5 responses to “Valley of Lights”
Sorry for the barrage of questions but thanks for taking the time to post up something about ‘Valley Of Lights’ – it must be frustrating when you get close to seeing something made and then it drops through (although knowing the nature of film and TV, you probably expect it by now). Funny that you mention being a old Granada employee: I’m a current one (the International arm, anyway) working out of London restoring and remastering films from, amongst others, the Rank and ITC libraries. I also sit in dark rooms with most people wondering what it is I do all day!
I see the Granada logo in the most unexpected places these days. Seems that the company has sucked in almost all of the UK’s back catalogue of film and TV!
I remember there being much excitement around the forums a year or two back at the prospect of early Callan material being restored and reissued, following a deal between Granada and Network Video.
I don’t suppose..?
“Callan”? *Ears prick up*
Network have licenced a huge amount of programming – both film and TV – from Granada, some of which we don’t deal with (e.g. TV shows like ‘Man About The House’ or ‘On The Buses’), but much that we do (the ATV catalogue programmes like ‘Thriller’ and the feature film libraries).

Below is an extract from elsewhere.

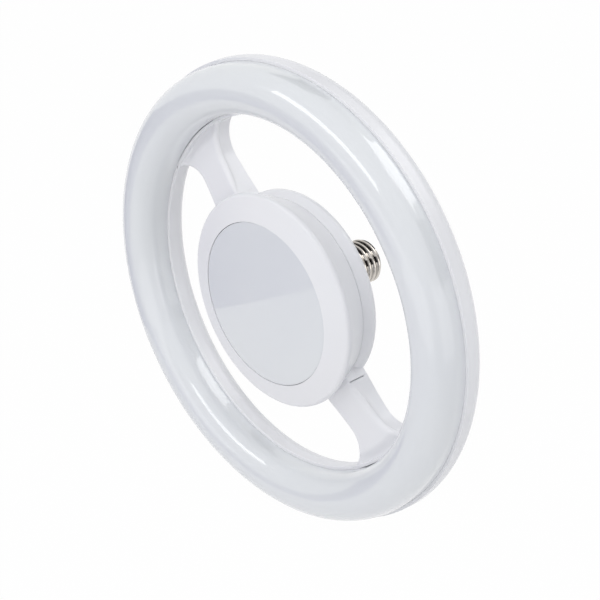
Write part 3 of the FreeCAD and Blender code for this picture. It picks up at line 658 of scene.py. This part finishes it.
# %% [markdown]
# ## The ring's base
# The base of the ring and both arms are one moulding. The base by itself is a channel, so it is
# a section for the lathe: an outside with a flat back, a lip to each side of the tube, and two
# ribs in the channel that carry the boards. The lips have sharp edges towards the tube, which
# keeps the gap between them a thin dark line.

# %% Section of the ring's base
BASE_HALF = 16.0
BASE_DEPTH = 12.0
BASE_BACK = 11.2
BASE_WALL = 2.0
LIP_HALF = 15.7
INNER_LIP_ROUND = 0.45
OUTER_LIP_ROUND = 0.225
LIP_SHARP = 0.05             # rounding of a lip's edge beside the tube
SLIP = 0.03                  # the tube sits tight between the lips
RIB_PLACE = 7.6
RIB_WIDE = 1.4
BOARD_Y = 1.0
BOARD_THICK = 1.2
channel_half = TUBE_HALF + SLIP
channel_depth = BASE_DEPTH - BASE_WALL
floor_y = BASE_BACK - BASE_WALL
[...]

Network have their detractors but I think they do a very good job getting rarely seen shows out on DVD (and they always do their best with regard to extra material). ‘Callan’ isn’t a Granada title although I believe Network have purchased the rights to the series – not all the early episodes still exist though.
I thought Network did a superb job with STRANGE REPORT, one of the last (the last?) of those 35mm ITC shows… and I was fascinated to see, in retrospect, how it straddled the gap between ’60s formula and the new ’70s sensibility.
There’s a bloke on eBay who regularly offers bootlegs of the surviving CALLAN episodes but frankly, and ethics apart, I’d rather wait.